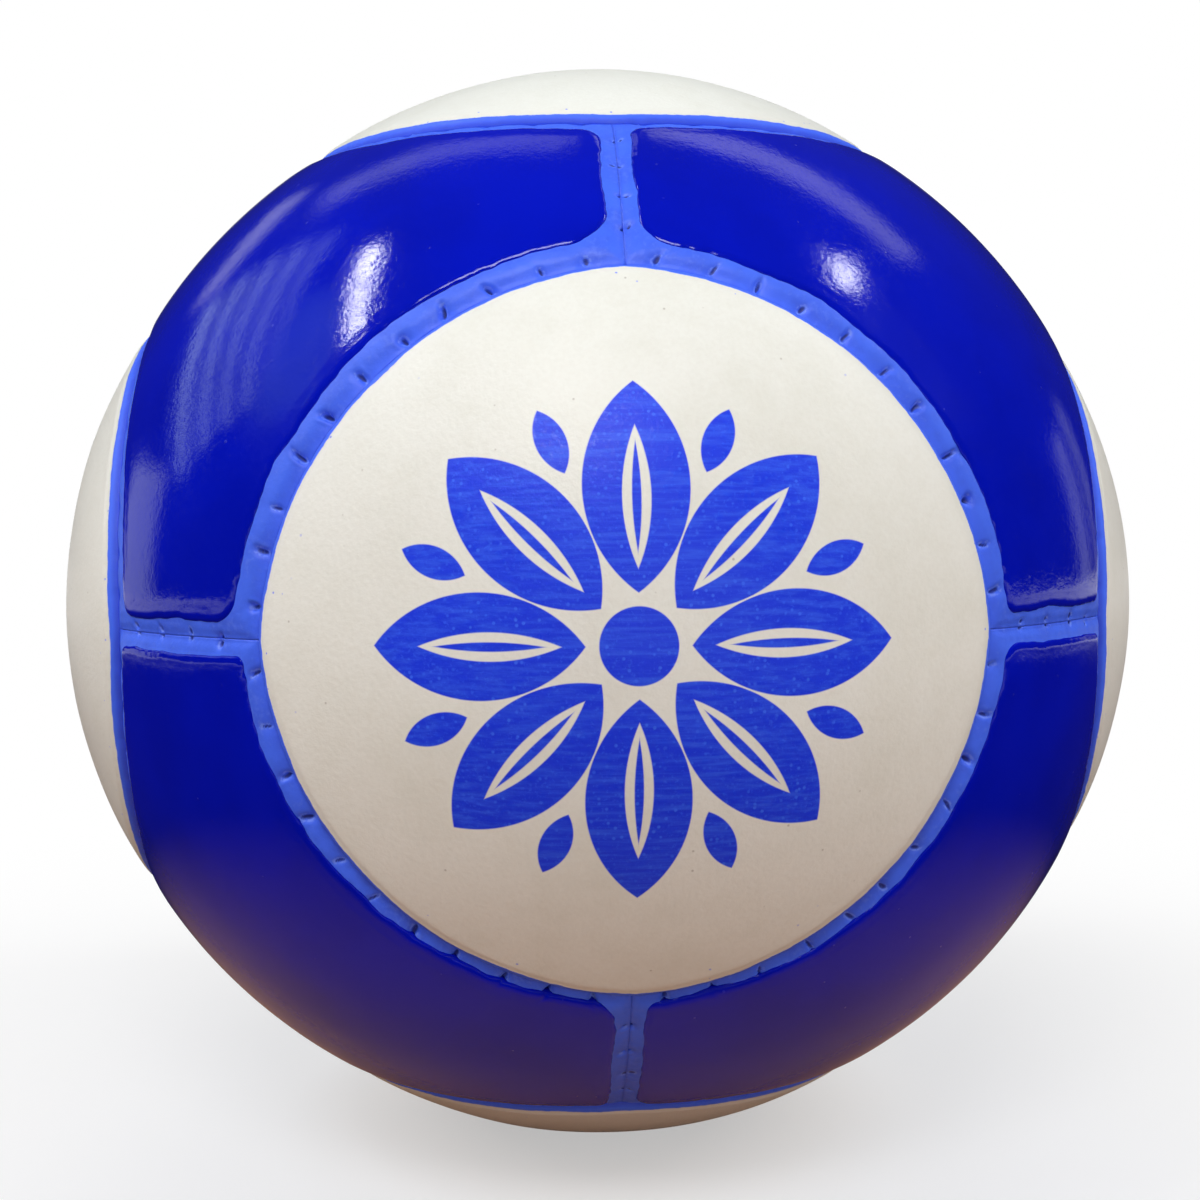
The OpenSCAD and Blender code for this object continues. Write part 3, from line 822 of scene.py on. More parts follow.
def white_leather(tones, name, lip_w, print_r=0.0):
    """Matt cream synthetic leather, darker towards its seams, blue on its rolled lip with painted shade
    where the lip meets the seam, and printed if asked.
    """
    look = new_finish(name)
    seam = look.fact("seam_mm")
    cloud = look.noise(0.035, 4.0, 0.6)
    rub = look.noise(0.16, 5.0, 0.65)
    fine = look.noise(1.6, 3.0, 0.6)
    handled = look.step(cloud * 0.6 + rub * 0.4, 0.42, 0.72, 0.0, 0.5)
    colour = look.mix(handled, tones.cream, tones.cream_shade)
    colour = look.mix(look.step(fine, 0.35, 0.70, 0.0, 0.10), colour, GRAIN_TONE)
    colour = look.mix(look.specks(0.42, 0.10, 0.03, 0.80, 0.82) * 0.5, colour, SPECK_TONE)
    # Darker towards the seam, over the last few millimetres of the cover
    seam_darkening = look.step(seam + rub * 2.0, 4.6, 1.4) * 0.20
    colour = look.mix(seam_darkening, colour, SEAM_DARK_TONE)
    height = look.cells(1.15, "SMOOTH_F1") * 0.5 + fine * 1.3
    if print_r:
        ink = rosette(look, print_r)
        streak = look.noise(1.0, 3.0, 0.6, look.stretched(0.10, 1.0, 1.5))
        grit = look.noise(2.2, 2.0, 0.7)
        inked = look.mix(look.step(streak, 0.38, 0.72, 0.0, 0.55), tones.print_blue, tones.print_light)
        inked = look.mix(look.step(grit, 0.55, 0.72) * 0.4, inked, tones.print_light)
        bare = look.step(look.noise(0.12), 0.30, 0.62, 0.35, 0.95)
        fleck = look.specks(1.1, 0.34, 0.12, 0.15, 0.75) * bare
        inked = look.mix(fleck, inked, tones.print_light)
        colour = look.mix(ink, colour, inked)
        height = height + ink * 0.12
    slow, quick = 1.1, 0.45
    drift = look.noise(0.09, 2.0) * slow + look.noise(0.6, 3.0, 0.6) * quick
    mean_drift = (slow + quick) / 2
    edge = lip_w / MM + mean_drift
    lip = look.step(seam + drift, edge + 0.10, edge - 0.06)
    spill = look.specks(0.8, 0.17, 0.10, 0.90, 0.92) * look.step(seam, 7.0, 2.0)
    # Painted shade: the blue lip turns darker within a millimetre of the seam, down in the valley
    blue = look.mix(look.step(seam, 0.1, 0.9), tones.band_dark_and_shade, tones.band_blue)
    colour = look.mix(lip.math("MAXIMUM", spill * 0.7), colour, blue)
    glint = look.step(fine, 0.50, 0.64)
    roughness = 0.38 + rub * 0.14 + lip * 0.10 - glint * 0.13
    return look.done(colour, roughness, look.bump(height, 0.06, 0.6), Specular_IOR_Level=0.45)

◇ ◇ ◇

● **OBJECTIVE**: Each line of the material must be restated exactly.

● **TASK RESULT**:
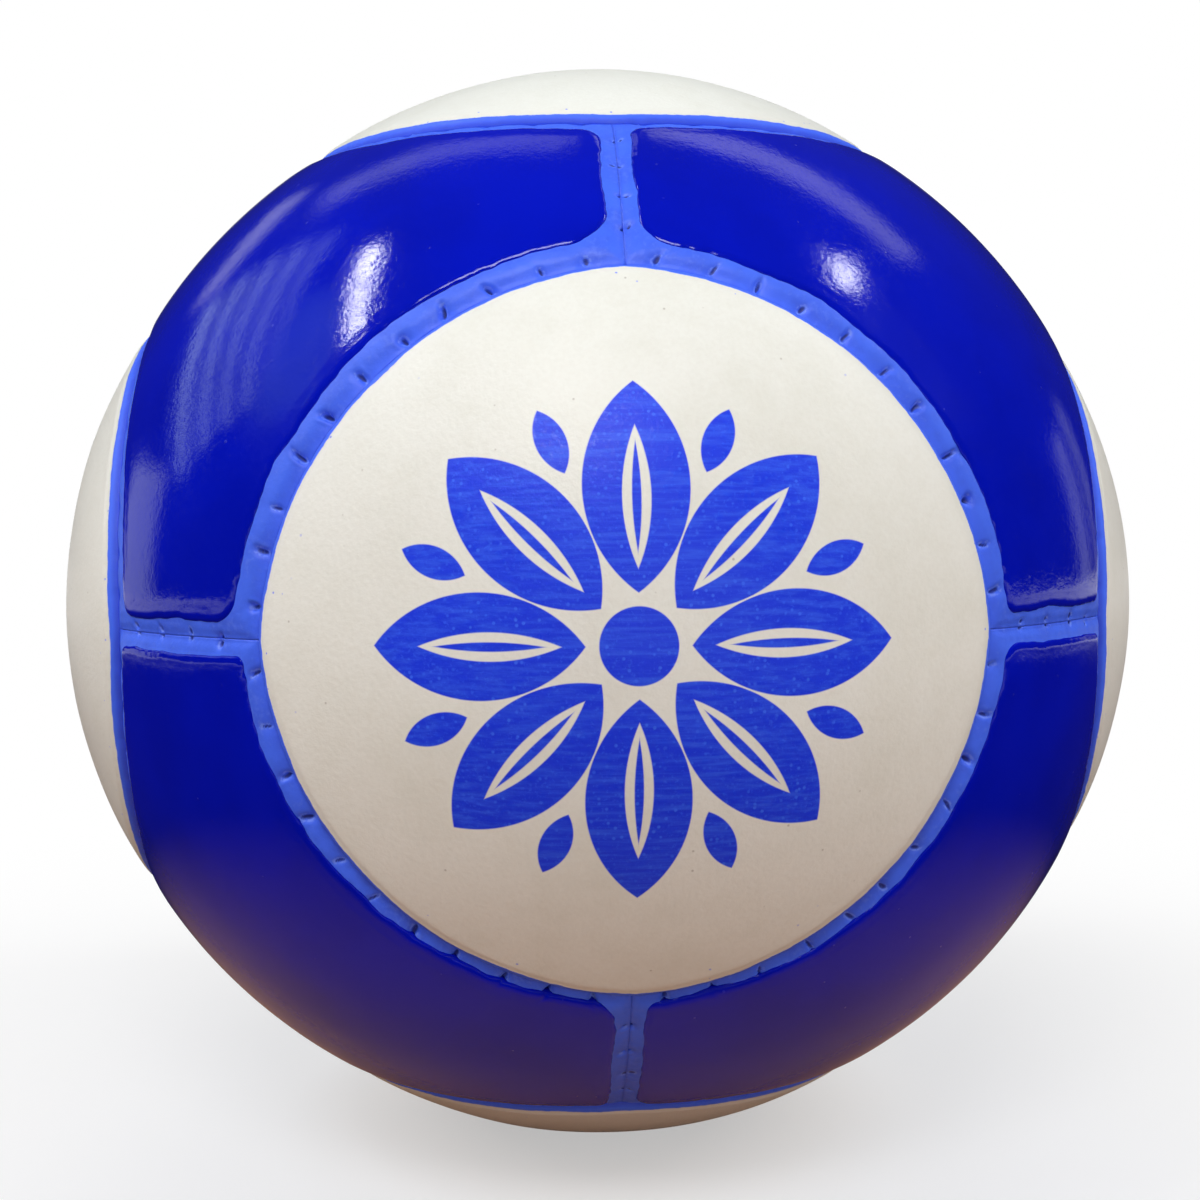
The OpenSCAD and Blender code for this object continues. Write part 3, from line 822 of scene.py on. More parts follow.
def white_leather(tones, name, lip_w, print_r=0.0):
    """Matt cream synthetic leather, darker towards its seams, blue on its rolled lip with painted shade
    where the lip meets the seam, and printed if asked.
    """
    look = new_finish(name)
    seam = look.fact("seam_mm")
    cloud = look.noise(0.035, 4.0, 0.6)
    rub = look.noise(0.16, 5.0, 0.65)
    fine = look.noise(1.6, 3.0, 0.6)
    handled = look.step(cloud * 0.6 + rub * 0.4, 0.42, 0.72, 0.0, 0.5)
    colour = look.mix(handled, tones.cream, tones.cream_shade)
    colour = look.mix(look.step(fine, 0.35, 0.70, 0.0, 0.10), colour, GRAIN_TONE)
    colour = look.mix(look.specks(0.42, 0.10, 0.03, 0.80, 0.82) * 0.5, colour, SPECK_TONE)
    # Darker towards the seam, over the last few millimetres of the cover
    seam_darkening = look.step(seam + rub * 2.0, 4.6, 1.4) * 0.20
    colour = look.mix(seam_darkening, colour, SEAM_DARK_TONE)
    height = look.cells(1.15, "SMOOTH_F1") * 0.5 + fine * 1.3
    if print_r:
        ink = rosette(look, print_r)
        streak = look.noise(1.0, 3.0, 0.6, look.stretched(0.10, 1.0, 1.5))
        grit = look.noise(2.2, 2.0, 0.7)
        inked = look.mix(look.step(streak, 0.38, 0.72, 0.0, 0.55), tones.print_blue, tones.print_light)
        inked = look.mix(look.step(grit, 0.55, 0.72) * 0.4, inked, tones.print_light)
        bare = look.step(look.noise(0.12), 0.30, 0.62, 0.35, 0.95)
        fleck = look.specks(1.1, 0.34, 0.12, 0.15, 0.75) * bare
        inked = look.mix(fleck, inked, tones.print_light)
        colour = look.mix(ink, colour, inked)
        height = height + ink * 0.12
    slow, quick = 1.1, 0.45
    drift = look.noise(0.09, 2.0) * slow + look.noise(0.6, 3.0, 0.6) * quick
    mean_drift = (slow + quick) / 2
    edge = lip_w / MM + mean_drift
    lip = look.step(seam + drift, edge + 0.10, edge - 0.06)
    spill = look.specks(0.8, 0.17, 0.10, 0.90, 0.92) * look.step(seam, 7.0, 2.0)
    # Painted shade: the blue lip turns darker within a millimetre of the seam, down in the valley
    blue = look.mix(look.step(seam, 0.1, 0.9), tones.band_dark_and_shade, tones.band_blue)
    colour = look.mix(lip.math("MAXIMUM", spill * 0.7), colour, blue)
    glint = look.step(fine, 0.50, 0.64)
    roughness = 0.38 + rub * 0.14 + lip * 0.10 - glint * 0.13
    return look.done(colour, roughness, look.bump(height, 0.06, 0.6), Specular_IOR_Level=0.45)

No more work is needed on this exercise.